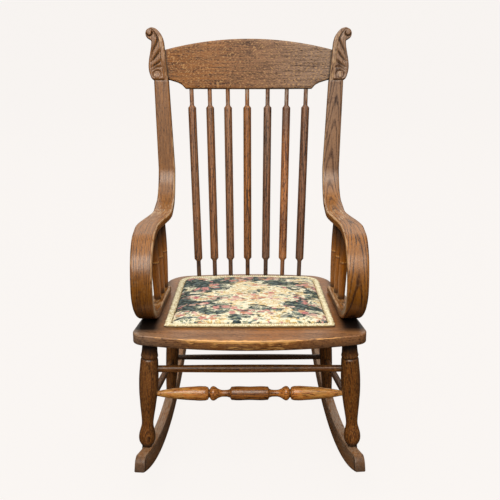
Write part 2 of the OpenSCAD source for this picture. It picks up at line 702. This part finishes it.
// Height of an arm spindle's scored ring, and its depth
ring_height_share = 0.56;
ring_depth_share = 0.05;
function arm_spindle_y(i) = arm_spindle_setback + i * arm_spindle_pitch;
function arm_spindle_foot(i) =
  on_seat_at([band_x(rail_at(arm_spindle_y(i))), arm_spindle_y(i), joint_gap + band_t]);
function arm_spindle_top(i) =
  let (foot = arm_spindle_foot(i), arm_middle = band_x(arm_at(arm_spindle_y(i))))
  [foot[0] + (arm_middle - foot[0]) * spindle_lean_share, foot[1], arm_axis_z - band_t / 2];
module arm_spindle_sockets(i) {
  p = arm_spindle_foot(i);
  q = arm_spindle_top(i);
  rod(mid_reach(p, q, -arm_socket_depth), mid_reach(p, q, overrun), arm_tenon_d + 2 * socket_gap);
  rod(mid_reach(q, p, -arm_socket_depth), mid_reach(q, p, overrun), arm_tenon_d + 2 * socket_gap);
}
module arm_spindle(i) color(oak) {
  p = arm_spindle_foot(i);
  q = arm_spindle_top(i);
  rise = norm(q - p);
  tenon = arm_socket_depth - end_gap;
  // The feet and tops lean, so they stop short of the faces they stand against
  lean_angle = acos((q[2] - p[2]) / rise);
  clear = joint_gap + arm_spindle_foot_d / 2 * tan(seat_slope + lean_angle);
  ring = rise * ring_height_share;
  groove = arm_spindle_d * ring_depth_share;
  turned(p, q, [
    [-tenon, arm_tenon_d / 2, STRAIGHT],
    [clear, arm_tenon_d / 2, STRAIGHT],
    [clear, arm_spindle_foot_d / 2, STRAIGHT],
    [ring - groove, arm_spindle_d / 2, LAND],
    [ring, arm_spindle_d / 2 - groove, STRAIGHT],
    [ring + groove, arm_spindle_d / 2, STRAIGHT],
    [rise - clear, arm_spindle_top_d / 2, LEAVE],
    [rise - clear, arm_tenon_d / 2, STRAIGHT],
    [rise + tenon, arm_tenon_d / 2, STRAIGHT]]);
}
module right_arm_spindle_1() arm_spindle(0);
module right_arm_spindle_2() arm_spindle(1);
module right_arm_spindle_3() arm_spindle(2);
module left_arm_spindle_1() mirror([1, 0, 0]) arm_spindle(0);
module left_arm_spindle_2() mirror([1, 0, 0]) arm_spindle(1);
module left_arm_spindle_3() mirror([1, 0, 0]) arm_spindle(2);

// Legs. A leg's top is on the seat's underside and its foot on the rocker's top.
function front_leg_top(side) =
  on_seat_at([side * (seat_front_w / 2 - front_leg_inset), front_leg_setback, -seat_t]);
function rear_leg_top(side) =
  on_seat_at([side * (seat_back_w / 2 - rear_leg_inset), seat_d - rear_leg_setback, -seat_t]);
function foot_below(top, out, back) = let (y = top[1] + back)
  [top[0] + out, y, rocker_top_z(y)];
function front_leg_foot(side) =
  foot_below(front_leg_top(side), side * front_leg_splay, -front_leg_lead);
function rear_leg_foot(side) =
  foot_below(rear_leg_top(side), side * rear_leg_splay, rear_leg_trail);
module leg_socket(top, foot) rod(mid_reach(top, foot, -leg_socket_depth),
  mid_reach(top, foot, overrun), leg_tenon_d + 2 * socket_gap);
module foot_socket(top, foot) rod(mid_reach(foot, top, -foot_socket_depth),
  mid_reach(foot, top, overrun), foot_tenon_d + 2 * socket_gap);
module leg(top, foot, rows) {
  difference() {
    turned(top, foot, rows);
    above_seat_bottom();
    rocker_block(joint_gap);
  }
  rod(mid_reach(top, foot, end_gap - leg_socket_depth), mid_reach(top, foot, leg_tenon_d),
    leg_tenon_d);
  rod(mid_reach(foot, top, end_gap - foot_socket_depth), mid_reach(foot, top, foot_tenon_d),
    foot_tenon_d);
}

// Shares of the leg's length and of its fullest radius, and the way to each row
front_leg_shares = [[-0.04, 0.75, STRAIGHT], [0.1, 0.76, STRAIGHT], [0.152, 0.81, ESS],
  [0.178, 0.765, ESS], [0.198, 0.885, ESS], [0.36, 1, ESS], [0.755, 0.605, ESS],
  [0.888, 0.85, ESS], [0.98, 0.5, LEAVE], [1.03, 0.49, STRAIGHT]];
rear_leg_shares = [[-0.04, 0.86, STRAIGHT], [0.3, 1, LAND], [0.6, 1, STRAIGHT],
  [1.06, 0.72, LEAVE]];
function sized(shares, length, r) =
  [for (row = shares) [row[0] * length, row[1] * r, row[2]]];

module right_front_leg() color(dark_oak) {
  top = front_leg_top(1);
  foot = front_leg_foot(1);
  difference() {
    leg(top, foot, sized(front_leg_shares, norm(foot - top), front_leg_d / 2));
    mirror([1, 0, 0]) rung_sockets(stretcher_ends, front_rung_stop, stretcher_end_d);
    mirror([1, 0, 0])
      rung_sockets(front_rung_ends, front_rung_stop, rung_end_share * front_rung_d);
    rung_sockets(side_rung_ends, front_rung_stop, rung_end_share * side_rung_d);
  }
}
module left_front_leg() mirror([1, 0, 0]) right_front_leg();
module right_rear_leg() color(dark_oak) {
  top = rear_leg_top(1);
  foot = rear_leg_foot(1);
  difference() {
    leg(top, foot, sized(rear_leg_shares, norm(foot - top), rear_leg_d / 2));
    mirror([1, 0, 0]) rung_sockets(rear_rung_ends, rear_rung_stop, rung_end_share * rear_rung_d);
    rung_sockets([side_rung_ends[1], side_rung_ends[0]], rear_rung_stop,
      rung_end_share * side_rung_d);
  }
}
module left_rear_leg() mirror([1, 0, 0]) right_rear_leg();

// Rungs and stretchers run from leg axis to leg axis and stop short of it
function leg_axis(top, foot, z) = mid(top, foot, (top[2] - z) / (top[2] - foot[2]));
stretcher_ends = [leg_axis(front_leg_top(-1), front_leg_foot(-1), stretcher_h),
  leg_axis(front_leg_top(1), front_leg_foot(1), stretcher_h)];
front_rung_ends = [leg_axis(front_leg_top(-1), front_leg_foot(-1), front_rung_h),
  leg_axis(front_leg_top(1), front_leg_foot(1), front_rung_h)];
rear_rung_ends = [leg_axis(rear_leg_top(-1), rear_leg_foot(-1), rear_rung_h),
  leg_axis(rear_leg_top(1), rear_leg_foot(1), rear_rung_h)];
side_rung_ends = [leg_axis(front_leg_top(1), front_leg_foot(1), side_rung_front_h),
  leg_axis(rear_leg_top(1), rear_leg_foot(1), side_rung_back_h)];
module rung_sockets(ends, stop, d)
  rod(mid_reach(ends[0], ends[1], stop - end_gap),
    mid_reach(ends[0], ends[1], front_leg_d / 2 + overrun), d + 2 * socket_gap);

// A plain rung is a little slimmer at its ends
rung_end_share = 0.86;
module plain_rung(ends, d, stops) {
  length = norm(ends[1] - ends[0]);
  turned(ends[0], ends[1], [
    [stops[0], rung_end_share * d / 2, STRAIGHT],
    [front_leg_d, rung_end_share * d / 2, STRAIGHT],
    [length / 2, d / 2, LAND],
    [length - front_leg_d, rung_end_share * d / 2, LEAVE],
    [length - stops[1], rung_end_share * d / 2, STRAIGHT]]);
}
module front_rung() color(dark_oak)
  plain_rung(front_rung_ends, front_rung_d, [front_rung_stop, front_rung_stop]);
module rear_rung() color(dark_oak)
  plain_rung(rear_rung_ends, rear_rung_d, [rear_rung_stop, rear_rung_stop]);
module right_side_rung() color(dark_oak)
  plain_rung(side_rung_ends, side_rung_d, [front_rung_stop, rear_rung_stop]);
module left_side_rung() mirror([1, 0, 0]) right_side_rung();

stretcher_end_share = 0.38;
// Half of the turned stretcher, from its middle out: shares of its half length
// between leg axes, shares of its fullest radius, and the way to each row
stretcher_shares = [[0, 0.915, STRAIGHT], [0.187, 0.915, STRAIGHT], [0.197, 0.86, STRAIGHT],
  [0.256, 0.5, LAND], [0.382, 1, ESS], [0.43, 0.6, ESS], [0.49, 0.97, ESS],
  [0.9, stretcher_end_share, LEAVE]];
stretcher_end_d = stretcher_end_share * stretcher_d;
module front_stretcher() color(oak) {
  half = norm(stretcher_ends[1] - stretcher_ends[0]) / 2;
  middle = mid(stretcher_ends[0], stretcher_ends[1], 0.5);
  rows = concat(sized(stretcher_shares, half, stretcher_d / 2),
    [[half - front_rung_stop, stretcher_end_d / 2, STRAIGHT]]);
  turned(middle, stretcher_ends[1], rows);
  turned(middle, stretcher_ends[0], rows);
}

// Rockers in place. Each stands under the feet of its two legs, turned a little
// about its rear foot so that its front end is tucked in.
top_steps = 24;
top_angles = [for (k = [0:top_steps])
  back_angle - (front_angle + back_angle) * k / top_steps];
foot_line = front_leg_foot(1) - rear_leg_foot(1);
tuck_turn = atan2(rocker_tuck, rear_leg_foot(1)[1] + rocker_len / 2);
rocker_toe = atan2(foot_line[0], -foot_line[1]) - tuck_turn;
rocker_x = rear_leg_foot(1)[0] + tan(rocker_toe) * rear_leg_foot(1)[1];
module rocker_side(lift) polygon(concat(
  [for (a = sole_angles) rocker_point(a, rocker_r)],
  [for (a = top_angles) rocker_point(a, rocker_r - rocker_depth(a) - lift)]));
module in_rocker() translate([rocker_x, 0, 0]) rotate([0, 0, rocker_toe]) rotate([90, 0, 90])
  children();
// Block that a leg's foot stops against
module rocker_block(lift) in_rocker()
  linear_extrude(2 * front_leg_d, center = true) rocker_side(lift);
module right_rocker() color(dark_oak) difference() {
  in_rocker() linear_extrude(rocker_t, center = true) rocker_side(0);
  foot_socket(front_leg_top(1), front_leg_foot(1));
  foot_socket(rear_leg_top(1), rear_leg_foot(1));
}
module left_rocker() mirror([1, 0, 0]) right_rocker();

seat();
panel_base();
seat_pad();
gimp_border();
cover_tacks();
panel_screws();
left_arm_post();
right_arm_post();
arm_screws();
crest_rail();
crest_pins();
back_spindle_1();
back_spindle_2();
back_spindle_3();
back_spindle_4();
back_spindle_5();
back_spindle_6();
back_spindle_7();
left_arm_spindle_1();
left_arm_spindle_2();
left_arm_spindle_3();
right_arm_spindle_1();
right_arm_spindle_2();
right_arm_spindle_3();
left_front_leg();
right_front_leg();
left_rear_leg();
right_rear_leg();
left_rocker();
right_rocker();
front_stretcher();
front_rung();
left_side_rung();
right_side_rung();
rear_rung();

§ **Short task**: Copy out only the lines running from the beginning of the data to the line with "module left_arm_spindle_3() mirror([1, 0, 0])", both ends included.

§ **Task output**:
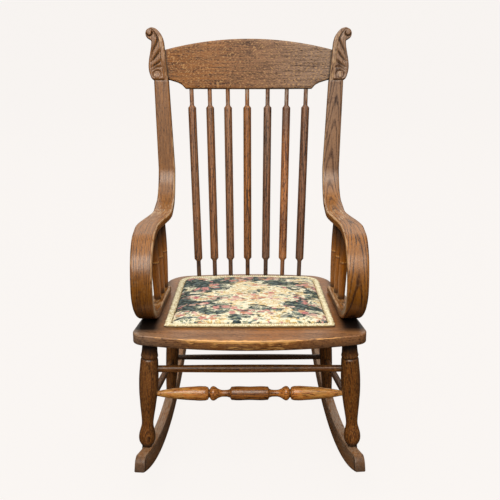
Write part 2 of the OpenSCAD source for this picture. It picks up at line 702. This part finishes it.
// Height of an arm spindle's scored ring, and its depth
ring_height_share = 0.56;
ring_depth_share = 0.05;
function arm_spindle_y(i) = arm_spindle_setback + i * arm_spindle_pitch;
function arm_spindle_foot(i) =
  on_seat_at([band_x(rail_at(arm_spindle_y(i))), arm_spindle_y(i), joint_gap + band_t]);
function arm_spindle_top(i) =
  let (foot = arm_spindle_foot(i), arm_middle = band_x(arm_at(arm_spindle_y(i))))
  [foot[0] + (arm_middle - foot[0]) * spindle_lean_share, foot[1], arm_axis_z - band_t / 2];
module arm_spindle_sockets(i) {
  p = arm_spindle_foot(i);
  q = arm_spindle_top(i);
  rod(mid_reach(p, q, -arm_socket_depth), mid_reach(p, q, overrun), arm_tenon_d + 2 * socket_gap);
  rod(mid_reach(q, p, -arm_socket_depth), mid_reach(q, p, overrun), arm_tenon_d + 2 * socket_gap);
}
module arm_spindle(i) color(oak) {
  p = arm_spindle_foot(i);
  q = arm_spindle_top(i);
  rise = norm(q - p);
  tenon = arm_socket_depth - end_gap;
  // The feet and tops lean, so they stop short of the faces they stand against
  lean_angle = acos((q[2] - p[2]) / rise);
  clear = joint_gap + arm_spindle_foot_d / 2 * tan(seat_slope + lean_angle);
  ring = rise * ring_height_share;
  groove = arm_spindle_d * ring_depth_share;
  turned(p, q, [
    [-tenon, arm_tenon_d / 2, STRAIGHT],
    [clear, arm_tenon_d / 2, STRAIGHT],
    [clear, arm_spindle_foot_d / 2, STRAIGHT],
    [ring - groove, arm_spindle_d / 2, LAND],
    [ring, arm_spindle_d / 2 - groove, STRAIGHT],
    [ring + groove, arm_spindle_d / 2, STRAIGHT],
    [rise - clear, arm_spindle_top_d / 2, LEAVE],
    [rise - clear, arm_tenon_d / 2, STRAIGHT],
    [rise + tenon, arm_tenon_d / 2, STRAIGHT]]);
}
module right_arm_spindle_1() arm_spindle(0);
module right_arm_spindle_2() arm_spindle(1);
module right_arm_spindle_3() arm_spindle(2);
module left_arm_spindle_1() mirror([1, 0, 0]) arm_spindle(0);
module left_arm_spindle_2() mirror([1, 0, 0]) arm_spindle(1);
module left_arm_spindle_3() mirror([1, 0, 0]) arm_spindle(2);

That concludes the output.